Economic Bailout/Rescue Package – Call it what you like, the U.S. Economic bill just passed was put in place to help goad the economy back into action by giving confidence to the financial world that money was available. It failed to pass the first time around, triggering a 700+ point drop in the Dow. It passed the second go-round, when a number of questionable amendments were added to get it through the House and Senate, but there was still a huge drop in the Dow the next day. Similar Bills are now appearing overseas in the EU countries, with similar lackluster effects.
Bailing Out Banks Left and Right – The Federal Reserve and FDIC have been either making direct loans to banks, negotiating sales of troubled institutions to other institutions, or taking over the banks outright and putting them into receivership. All of these steps intended to convince people on the street that their money is safe and the government will do whatever it takes to get the gears of industry going again. The problem with this tactic is that while it might have convinced Joe Average on the street (and I stress the might) it put the fear of takeover into the banks, causing them to ‘circle up the wagons’ and go into worst case scenario mode; Hoard money and all but suspending loans. No bank wanted to be the next FDIC-regulated bank.
Rapid Changes All Around Us
Whether you believe we’re in a recession, depression, or major catastrophic downturn, there are supporting statistics for and against each state. My take is that things are just ‘bad’. Different people have different levels of ‘bad’ though. Speculators and investors that thought the economy couldn’t go down and stock prices would always go up have it ‘really bad’. Consumers that have lived beyond their means for years with the maxed-out credit cards and with houses three or four times pricier than they can afford, have it ‘really REALLY bad’. Banks that invested in mortgage-backed securities, derivatives, credit-swap investments, and other things that even they had little or no idea how they worked have it ’super-duper-extra-chunky-you’ve-been-served BAD.
All this coming to a head in around a year.
Taking a look at just a few indicators shows some interesting numbers
| 2007 | 2008 | Difference | |
| Dow Jones | 14198 | 8579 | 5619 pts. |
| Unemployment Rate | 4.7% | 6.1% | Increase of 1.4% |
| Long-term Unemployed | 1.72 million | 2 million | Increase of 728,000 |
I could continue to add statistics, but I’m getting depressed just looking at them.
What to Do, What to Do?
Short answer, “I wish I knew”. It doesn’t seem like anyone quite knows how to put this Kodiak bear of an economy back on the straight and narrow.

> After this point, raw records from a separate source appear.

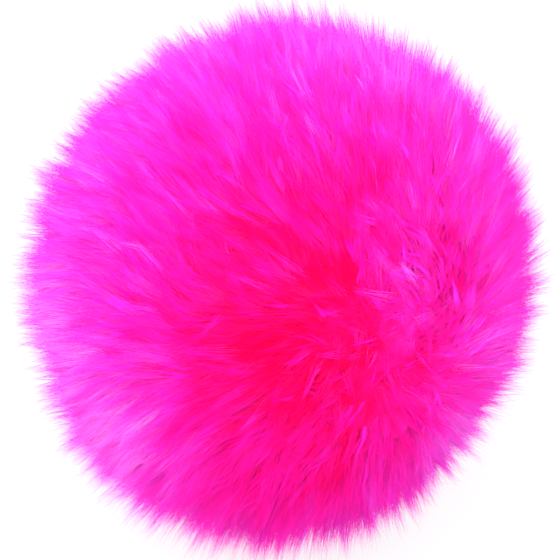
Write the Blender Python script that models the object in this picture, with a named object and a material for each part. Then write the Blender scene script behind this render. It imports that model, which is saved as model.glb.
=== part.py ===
"""A pom pom of long fur: 300 three-sided locks that stand on one ball of backing.

The locks spread from a crown at the front and lean away from it, as brushed fur does. Each
one narrows to a point. Under the ball they are shorter and end level, so that it rests on them.

Units are metres and degrees, +Z is up, and the front faces -Y. The origin is on the surface
that the ball rests on, right under its centre.
"""

import math

import bmesh
import bpy
import numpy as np
from mathutils import Vector

# The ball
FUR_RADIUS = 0.0490         # from the centre to the ends of the locks, on average
BACKING_RADIUS = 0.0345     # the ball that the roots are fused into
CENTRE_HEIGHT = 0.0465      # of the ball's centre, where the fur below gives under its weight
LEAN_SHARE = 0.037          # how much longer the ball is along its lean, and slimmer across it
LEAN_TURN = 150.0           # of the lean, to the right of the front
LEAN_HEIGHT = 46.0          # above level

# The crown that the fur spreads from
CROWN_TURN = 25.0           # to the right of the front
CROWN_HEIGHT = 22.0         # above level
COMB_ANGLE = 16.0           # that a tip is swept round the ball, half way from crown to back
COMB_CURVE = 1.5            # over 1, the sweep grows towards the tip, so each lock is curved

# The locks
LATTICE_POINTS = 152        # a closed net of N points has 2 N - 4 triangles, here 300
LOCK_GAP = 0.0016           # between the roots of two locks
LENGTH_SPREAD = 0.035       # share that a lock is longer or shorter than its neighbours
LEVEL_END = 0.72            # width of a resting lock's end, as a share of its root's

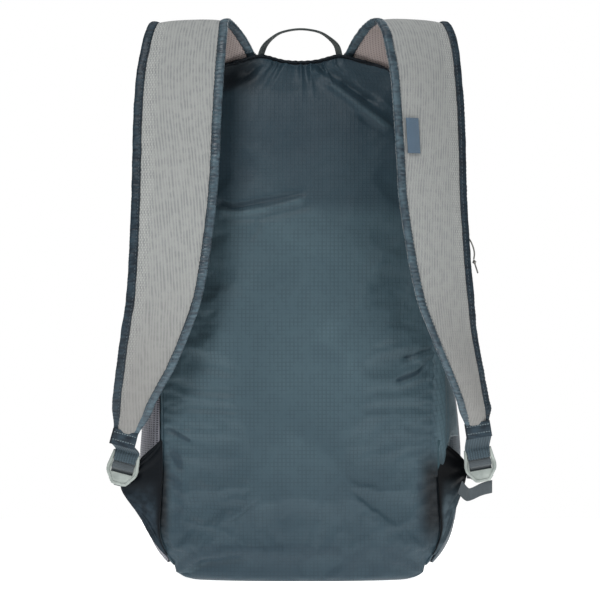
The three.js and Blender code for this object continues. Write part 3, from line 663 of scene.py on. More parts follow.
def gusset(at, across, side):
    """Side cloth: across goes from the back seam, 0, to the front seam, 1."""
    arch = math.sin(math.pi * min(max(across, 0.0), 1.0)) ** 0.75
    return back_seam(at, side).lerp(front_seam(at, side), across) + outward(at, side) * arch


def gusset_over_top(along, across):
    return gusset(1 - abs(along), across, -1 if along < 0 else 1)


widest = max(back_seam(k / 50, 1).x for k in range(51))
print("the back seam's widest place, in mm from the middle:", round(widest / MM, 1))


# %% [markdown]
# A filled bag's cloth is cut a little larger than the form it covers, so it settles into soft uneven
# folds between its seams. A cloth simulation finds them: a coarse sheet of a panel is held along its
# seams, grows by a few parts in a hundred under a light pressure from inside, and how far its points
# moved is kept. The back, the front and the sides add this to their smooth places. The top and the base
# are drawn too tight.

# %% Settled cloth
SETTLE_FRAMES = 18


def settle(name, place, columns, rows, growth, pressure, most, held=0.05):
    """How far each point of a held sheet moves as it settles, as a function of its shares."""
    sheet = make_object(name, lay_grid(place, columns, rows))
    starts = [vertex.co.copy() for vertex in sheet.data.vertices]
    seams_group = sheet.vertex_groups.new(name="seams")
    for index in range(len(starts)):
        u, v = (index % (columns + 1)) / columns, (index // (columns + 1)) / rows
        border = min(u, 1 - u, v, 1 - v)
        seams_group.add([index], 1 - step(border, 0.0, held), "REPLACE")
    cloth = sheet.modifiers.new("settling", "CLOTH")
    settings = cloth.settings
    settings.quality = 6
    settings.mass = 0.08
    settings.tension_stiffness = 20
    settings.compression_stiffness = 20
    settings.shear_stiffness = 6
    settings.bending_stiffness = 0.12
    settings.air_damping = 4
    settings.shrink_min = -growth
    settings.vertex_group_mass = "seams"
    settings.use_pressure = True
    settings.uniform_pressure_force = pressure
    settings.effector_weights.gravity = 0.0
    cloth.collision_settings.use_collision = False
    scene = bpy.context.scene
    for frame_number in range(1, SETTLE_FRAMES + 1):
        scene.frame_set(frame_number)
    settled = sheet.evaluated_get(bpy.context.evaluated_depsgraph_get()).data
    offsets = []
    for vertex, start in zip(settled.vertices, starts):
        moved = vertex.co - start
        offsets.append(moved * min(1.0, most / max(moved.length, 1e-9)))
    print(name, "moved by up to mm:", round(max(moved.length for moved in offsets) / MM, 1))
    scene.frame_set(1)
    bpy.data.objects.remove(sheet)

    def offset(u, v):
        x, y = min(max(u, 0.0), 0.99999) * columns, min(max(v, 0.0), 0.99999) * rows
        i, j = int(x), int(y)
        corner = j * (columns + 1) + i
        near = offsets[corner].lerp(offsets[corner + 1], x - i)
        far = offsets[corner + columns + 1].lerp(offsets[corner + columns + 2], x - i)
        return near.lerp(far, y - j)

    return offset


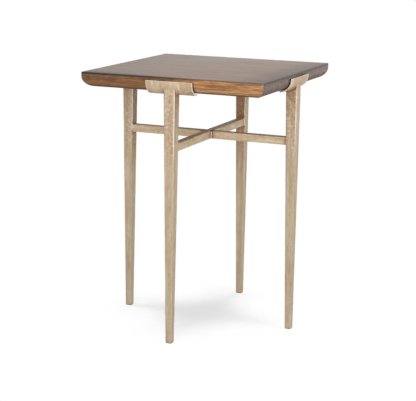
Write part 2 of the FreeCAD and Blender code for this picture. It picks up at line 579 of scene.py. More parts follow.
    @staticmethod
    def _inward_share(outward: float) -> float:
        """1 on surfaces that look sideways or inwards, falling to 0 on outward ones."""
        return unit(2.2 - 2.2 * outward)

    @staticmethod
    def _inward(outward: float) -> float:
        """1 on surfaces that look well inwards, falling to 0 on sideways and outward ones."""
        return unit(-2 * outward - 0.4)

    def _outward(self, place: Vector, normal: Vector) -> float:
        """How squarely a surface looks away from the table's middle, fading out close to it.

        Args:
            place: A place on the surface.
            normal: Where the surface faces there.

        Returns:
            1 where it looks straight away, -1 where it looks straight to the middle.
        """
        away = Vector((place.x, place.y, 0))
        share = unit(away.length / self.middle_reach)
        return share * away.normalized().dot(normal)


@dataclass(frozen=True)
class WoodSlab:
    """The thick top: a quarter round under its rim, mitred corners and an eased upper edge."""

    rim_radius: float = 25 * MM
    rim_segments: int = 14
    corner_round: float = 1.4 * MM
    edge_ease: float = 1.5 * MM
    ease_segments: int = 3
    board_cuts: int = 44
    wear_depth: float = 0.5 * MM
    wear_spacing: float = 14 * MM
    wear_band: float = 4 * MM

    def build(self) -> Workpiece:
        """Models the slab where its solid is.

        Returns:
            The slab.
        """
        low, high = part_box("table_top")
        slab = Workpiece.block("wood_slab", low, high)
        with slab.shaping():
            slab.pick_edges(lambda edge: all(close_to(v.co.z, low.z) for v in edge.verts))
            slab.round_edges(self.rim_radius, self.rim_segments)
            slab.pick_edges(lambda edge: self._is_mitre(edge, low))
            slab.round_edges(self.corner_round, 2)
            slab.pick_edges(lambda edge: self._is_upper_arris(edge, high))
            slab.round_edges(self.edge_ease, self.ease_segments)
            slab.pick_edges(lambda edge: edge.calc_length() > high.x)
            slab.divide(self.board_cuts)
        slab.clean()
        self._wear(slab, high)
        slab.smooth()
        return slab

    def _is_mitre(self, edge: bmesh.types.BMEdge, low: Vector) -> bool:
        """True on the corner lines, from the upper corners down to the flat underside."""
        on_corner = all(close_to(abs(v.co.x), abs(v.co.y)) for v in edge.verts)
        return on_corner and any(v.co.z > low.z + self.corner_round for v in edge.verts)

    def _is_upper_arris(self, edge: bmesh.types.BMEdge, high: Vector) -> bool:
        """True on the outline of the upper face."""
        on_top = all(close_to(v.co.z, high.z) for v in edge.verts)
        return on_top and not edge.link_faces[0].normal.z * edge.link_faces[1].normal.z > 0.5

    def _wear(self, slab: Workpiece, high: Vector) -> None:
        """Leaves the eased edge slightly uneven, as rubbing by hand does.

        Args:
            slab: The slab.
            high: Its highest corner.
        """
        group = slab.obj.vertex_groups.new(name="arris")
        band = [v.index for v in slab.obj.data.vertices
                if v.co.z > high.z - self.wear_band
                and max(abs(v.co.x), abs(v.co.y)) > high.x - self.wear_band]
        group.add(band, 1.0, "REPLACE")
        slab.roughen(self.wear_depth, self.wear_spacing, group.name)


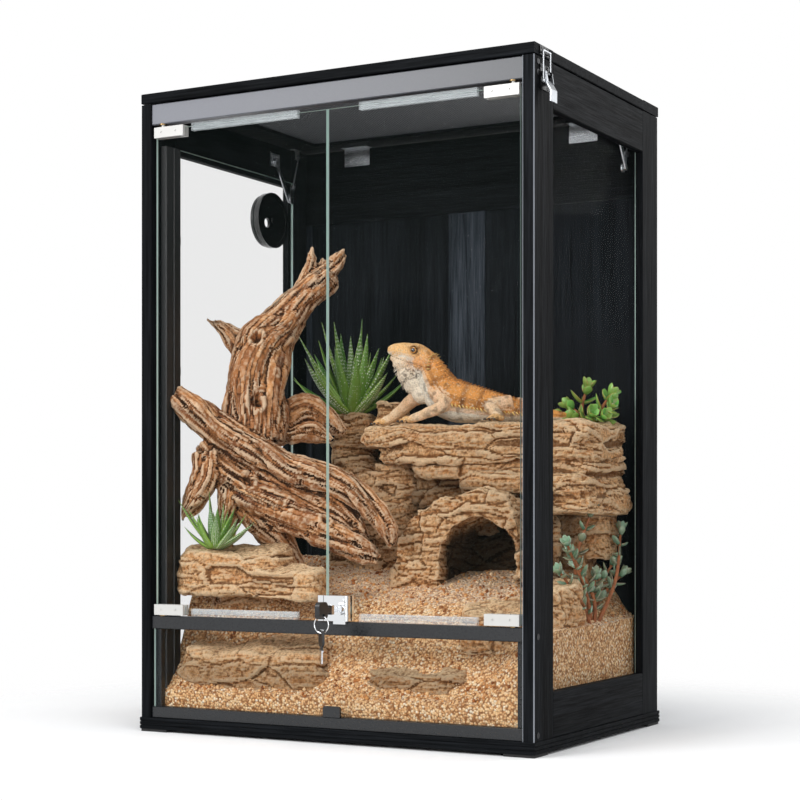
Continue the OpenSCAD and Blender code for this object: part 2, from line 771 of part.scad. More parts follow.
module door_hinges() {
    translate([0, 0, hinge_high]) hinge_block();
    translate([pivot_x, door_y, hinge_high - eps])
        cylinder(r = pivot_r, h = hinge_top_gap + pin_depth);
    translate([0, 0, hinge_low]) mirror([0, 0, 1]) hinge_block();
    translate([pivot_x, door_y, mid_top - pin_depth])
        cylinder(r = pivot_r, h = hinge_foot_gap + pin_depth + eps);
}

module right_door_hinges() { color("#eef0f1") door_hinges(); }
module left_door_hinges() { color("#eef0f1") mirror([1, 0, 0]) door_hinges(); }

// Soft channels pushed over the glass edges, above and below
module door_seals() {
    front = door_front - seal_wall;
    back = door_back + seal_wall;
    left = lock_right + seal_lock_gap;
    right = door_outer + hinge_block_over - hinge_block_l - seal_hinge_gap;
    difference() {
        union() {
            box([left, front, seal_high - seal_h], [right, back, seal_high]);
            box([left, front, seal_low], [right, back, seal_low + seal_h]);
        }
        box([left - 1, door_front, door_low], [right + 1, door_back, door_high]);
    }
}

module right_door_seals() { color("#dfe8ea", 0.5) door_seals(); }
module left_door_seals() { color("#dfe8ea", 0.5) mirror([1, 0, 0]) door_seals(); }

// ---------- lock ----------
// The way that the bolt slides in, with room around it
module bolt_way(left, right) {
    g = bolt_gap;
    box([left, bolt_front - g, bolt_z - bolt_h / 2 - g], [right, bolt_front + bolt_t + g, bolt_z + bolt_h / 2 + g]);
}

// A housing of the given ends that clamps the door's foot edge, front and back
module lock_shell(left, right) {
    box([left, lock_front, lock_low], [right, door_front, lock_low + lock_h]);
    box([left, door_back, lock_low], [right, lock_back, lock_low + lock_h]);
    box([left, door_front - eps, lock_low], [right, door_back + eps, door_low - fit]);
}

module lock_strike() {
    color("#e4e6e8") difference() {
        union() {
            lock_shell(strike_right - strike_w, strike_right);
            box([door_meet_x - door_gap / 2, lock_front, lock_low], [strike_right, lock_back, lock_low + lock_h]);
        }
        bolt_way(strike_right - strike_w + lock_wall, strike_right + 1);
    }
}

module lock_body() {
    color("#e4e6e8") difference() {
        union() {
            lock_shell(lock_left, lock_right - lock_round);
            box([lock_left, lock_front, lock_low], [door_meet_x + door_gap / 2, lock_back, lock_low + lock_h]);
            box([lock_right - lock_round - eps, door_back, lock_low], [lock_right, lock_back, lock_low + lock_h]);
            box([lock_right - lock_round - eps, lock_front + lock_round, lock_low],
                [lock_right, door_front, lock_low + lock_h]);
            translate([lock_right - lock_round, lock_front + lock_round, lock_low])
                cylinder(r = lock_round, h = lock_h);
            box([lock_cx - lock_tab_w / 2, lock_front, lock_low - lock_tab_h],
                [lock_cx + lock_tab_w / 2, lock_front + lock_tab_t, lock_low + eps]);
        }
        rod_y([lock_cx, door_y, lock_cz], cylinder_r + running_gap, 60);
        bolt_way(lock_left - 1, lock_left + bolt_gap + bolt_l + 1);
        rod_y([lock_right - 5, lock_front, lock_low + lock_h - 4], grub_r, 2 * grub_recess);
    }
}

module lock_cylinder() {
    color("#c9ccd0") difference() {
        union() {
            rod_y([lock_cx, (cylinder_front + cylinder_back) / 2, lock_cz], cylinder_r,
                  cylinder_back - cylinder_front);
            rod_y([lock_cx, lock_back + bolt_gap + cylinder_collar_t / 2, lock_cz], cylinder_r + 2,
                  cylinder_collar_t);
        }
        box([lock_cx - key_slot[0] / 2, cylinder_front - 1, lock_cz - key_slot[1] / 2],
            [lock_cx + key_slot[0] / 2, cylinder_front + blade_in + 1, lock_cz + key_slot[1] / 2]);
    }
}

module lock_bolt() {
    color("#9fa3a8")
        box([lock_left + bolt_gap, bolt_front, bolt_z - bolt_h / 2],
            [lock_left + bolt_gap + bolt_l, bolt_front + bolt_t, bolt_z + bolt_h / 2]);
}

// A key along -Z from its shoulder, with a flat head above; thickness across X
module key_shape(blade_l, shoulder, neck, hole_at, hole_r, thick) {
    box([-blade[0] / 2, -blade[1] / 2, -blade_l], [blade[0] / 2, blade[1] / 2, eps]);
    box([-thick / 2, -shoulder_w / 2, 0], [thick / 2, shoulder_w / 2, shoulder]);
    box([-thick / 2, -neck_w / 2, shoulder - eps], [thick / 2, neck_w / 2, shoulder + neck + 2]);
    difference() {
        translate([-thick / 2, 0, shoulder + neck + key_head_l / 2]) rotate([90, 0, 90])
            linear_extrude(thick) rounded(key_head_w, key_head_l, head_round);
        translate([0, hole_at[0], hole_at[1]]) rotate([0, 90, 0])
            cylinder(r = hole_r, h = 2 * thick, center = true);
    }
}

module key() {
    color("#1a1b1d") translate([lock_cx, cylinder_front - blade_out, lock_cz]) rotate([90, 0, 0])
        key_shape(blade_out + blade_in, shoulder_l, neck_l,
                  [-key_hole_in, shoulder_l + neck_l + key_head_l / 2], key_hole_r, head_t);
}

module key_ring() {
    color("#c9ccd0") translate([lock_cx, key_ring_y, ring_z]) rotate([90, 0, 0])
        rotate_extrude() translate([key_ring_r, 0]) circle(ring_wire);
}

module spare_key() {
    color("#1a1b1d") translate([lock_cx, key_ring_y, spare_hole_z - spare_hole_up]) rotate([0, 0, spare_turn])
        key_shape(spare_blade, spare_shoulder, spare_neck, [0, spare_hole_up], spare_hole_r, spare_t);
}

// ---------- lid ----------
module mesh_groove() {
    box([-mesh_x - mesh_lap, -mesh_y - mesh_lap, mesh_z], [mesh_x + mesh_lap, mesh_y + mesh_lap, mesh_z + mesh_t]);
}

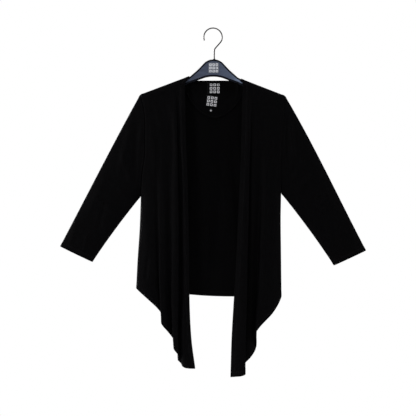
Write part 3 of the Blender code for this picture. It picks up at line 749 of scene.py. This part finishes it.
ARMHOLE_GAP = 0.0005
CUFF_DEPTH = 0.0110
SLEEVE_RINGS, CUFF_RINGS, CUFF_SHARE = 112, 22, 0.93
RING_POWER = 1.15  # over 1, the rings stand closer at the armhole
SLEEVE_FADE = (0.020, 0.006)  # creases fade out over this at the armhole, and in depth at both edges
RIGHT["cuff"] = ((-0.4392, -0.6258), (-0.3470, -0.6703), (0.0015, -0.0030))
LEFT["cuff"] = ((0.4394, -0.6376), (0.3478, -0.6802), (0.0040, -0.0035))
SLEEVE_CREASES = {
    "right": (
        (-232, -215, -278, -440, 8, 12, 2.6),
        (-212, -250, -224, -470, -6, 10, -2.6),
        (-222, -455, -262, -330, 10, 8, 1.8),
        (-240, -490, -330, -420, -6, 9, 2),
        (-275, -540, -350, -480, -4, 8, 1.8),
        (-300, -380, -380, -560, 10, 13, 1.6),
        (-330, -610, -300, -480, 6, 8, -1.4),
        (-390, -540, -415, -630, 3, 8, 1.2),
        (-352, -570, -372, -660, -3, 7, 1.2),
    ),
    "left": (
        (219, -235, 242, -420, -3, 6.5, 3),
        (207, -240, 222, -440, -4, 8, -2.6),
        (216, -450, 262, -350, -10, 8, 1.8),
        (236, -480, 318, -400, 6, 9, 1.8),
        (280, -540, 342, -470, 4, 8, 1.8),
        (290, -370, 372, -560, -10, 13, 1.4),
        (320, -600, 300, -480, -6, 8, -1.4),
        (392, -540, 410, -640, -3, 8, 1.4),
        (345, -570, 368, -670, 4, 7, 1.4),
    ),
}
# Which way the cloth leaves the body at the armhole, by share of the way down it.
ARMHOLE_WAY = table(
    ("share", "out", "up"),
    (0.00, 0.80, -0.60),
    (0.08, 0.93, -0.36),
    (0.30, 1.00, -0.05),
    (0.70, 1.00, 0.05),
    (1.00, 0.95, 0.32),
)


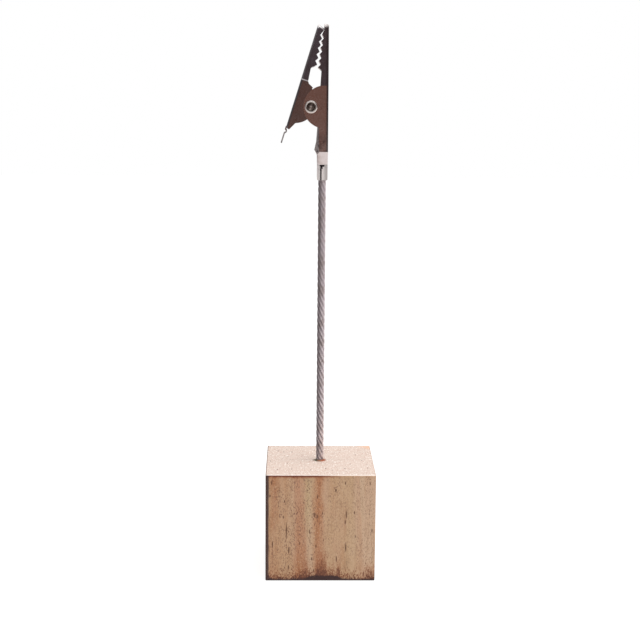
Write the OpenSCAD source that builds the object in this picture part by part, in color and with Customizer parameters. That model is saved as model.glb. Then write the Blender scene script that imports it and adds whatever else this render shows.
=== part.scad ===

Like little groundhogs, until the banks stick their heads out and see whether we have six more weeks of economic troubles, no one will know. Now if we can just convince them to come out of their little corporate holes and take a look.
What do YOU think is going to cause the financial industry to get back in the game?? Leave us a comment and let us know.


I think you might check your numbers on long-term unemployed, they don’t quite add up right.
One thing that has surprised me is I have thought the bailout plan was not what we needed to do, and did not want it to pass. I thought it passed because we had some over powerful influence on our congress, but now that everyone sees it did not have the effect they wanted why the heck are other countries trying to do the same thing? I thought the governemnts in Europe were supposed to be running better than here and everyone is looking down on what the U.S. is doing but now they copy a failed project of ours, what the heck?
@Philip, Both the unemployment numbers were from the DOL web site (I’ll get links this evening) and I mis-calculated them (they gave current numbers and percentage changes.) Last year should have been 4.7% (6.1% – 1.4%) Thanks for the catch.
We’re ‘all’ copying in one way or another what happened to the swedish markets in the early ’90’s. They basically did the same thing, buying up the banks/debt then selling it off. They came out even or ahead a couple of years later. I think the problem now isn’t that it won’t work, but it ‘hasn’t worked instantly’. It’s only been a few days, and people were expecting in this fast-food nation to have an instant solution. When that didn’t materialize, people got scared again, and the whole stupid cycle (no loan, no spend, no solution) started up again.